Q: Could we, as a society, replace cars with bicycles? If so, how do we make that happen?

A: Well sure... anything is possible, but that is not going to happen.

I would be happy if people in the cars would stop throwing trash in my yard when they drive by. People are not going to stop driving until they are forced too. You have to get rid of the oil to do that, but if you do that there might be a little chaos before life settles down (if we survive that), then we will all be in the recycling business and will be really hard up for tires and tubes....not to mention food.

If you want to get there, then there are many things you can do. Buy a kid a bike (anybody's kid), buy a bike rack for your local store(s), vote with your dollars (no bike facilties, no dollars).
However I think what would be most effective would be to somehow make bicycling for transport cool, fun, something to be attained. Now I know and you know that cycling is fun and is cool, but to catch the public you need the people in the public eye. This may be a shallow thought process, but I think that would work to get many people interested in cycling. Would that be enough to save the world?... probably not, but at least I would enjoy life little more on the way to the end of oil.

Q: What else would you like to say?

A: uuuh...Buy an ANT?

Q: What do you like for breakfast?

A: What do I like or what do I eat?

I eat a bowl of wheat flakes with silk soy milk unsweetened, OJ, black coffee from a press (actually I do like this).

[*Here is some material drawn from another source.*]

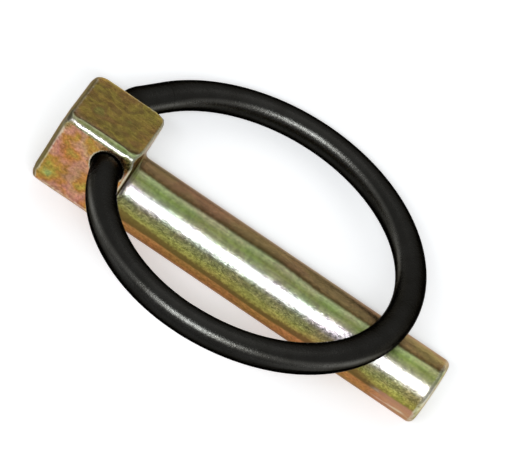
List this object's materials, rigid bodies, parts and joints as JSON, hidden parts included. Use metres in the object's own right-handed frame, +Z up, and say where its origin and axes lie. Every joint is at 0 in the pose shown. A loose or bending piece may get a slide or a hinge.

What I like... bisquits and gravy... black coffee.

2 comments:

GrantatRiv said...

Mike's a smart guy who goes his own way. His bikes are beautiful, smart, and if his mission is getting more people on useful bikes, and making useful bikes fashionable, I'd say that's a great mission and he's a raging success. I have nothing but admiration for him. Good luck, Mike!

Grant

burdenistic said...

I met Mike at the Nahbbs show in Portland. I have long admired his building prowess and his design aesthetic and meeting him was a real treat. We stood for a couple of hours and talked bikes, it was the highlight of the Nahbbs show for me, Mike is awesome and so are his ANT cycles!